Beach?” says The Husband in disbelief. “This didn’t happen when we lived in Redondo. This happened when we lived on Francis Avenue!”

“No, you’re wrong. It was Redondo. But that's not part of the story,” I hiss through clenched teeth. My poor story needs some serious CPR at this point to even limp along to its sad little conclusion.

“I drive home. I walk into the apartment. And! There! Is! The! Husband!  He's just sitting on the couch, reading the paper. He didn’t go to work.”

Now some of my listeners are perking up, this is the Shocking Part of the story: The Husband stayed home from work after being so adamant that I set the alarm.

“So I say, ‘Sweetie, what’s going on? Are you sick? Why aren’t you at work?’ and then I look around the apartment and notice it's, like, totally clean. He has vacuumed and dusted and put things away, he must have spent hours cleaning…..” I am smiling, happy at last, building the story almost to where I need it to be. 

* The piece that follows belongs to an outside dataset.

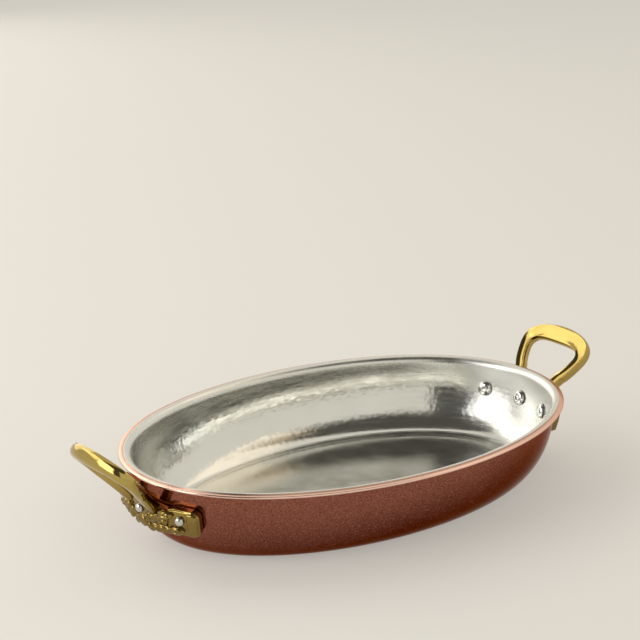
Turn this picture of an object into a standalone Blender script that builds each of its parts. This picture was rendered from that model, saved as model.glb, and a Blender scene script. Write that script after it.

The Husband jumps in, uninvited.  “And I say, ‘Hon, notice what paper I’m reading?’ and I hold up the Sunday paper!” He is gesticulating crazily, pantomiming holding up the Sunday paper, and completely hijacking not only my punchline, but the entire joke as well.

Everyone is laughing wildly at this point. They are totally surprised by the outcome of the joke, and the reward for listening so long is that they get to laugh.

I make brief eye-contact with The Husband, who is still talking, reveling in his newfound fame as Star of The Story. “I thought it was Monday! I had taken a shower, eaten breakfast, put on a suit, I was walking out the door! Then I go to pick up the newspaper,” here he stops for emphasis and puts on his best 'perplexed' face, “and I think, ‘Hmmmm, pretty heavy for a Monday morning newspaper,’ and I look at the date, and of course it says, ‘Sunday’.”

Now everyone is laughing again, great peals of laughter, at the absurdity of the story. It was Sunday but we all thought it was Monday. Apparently the joke wasn't a Joint Collaboration after all; the joke belongs exclusively to him.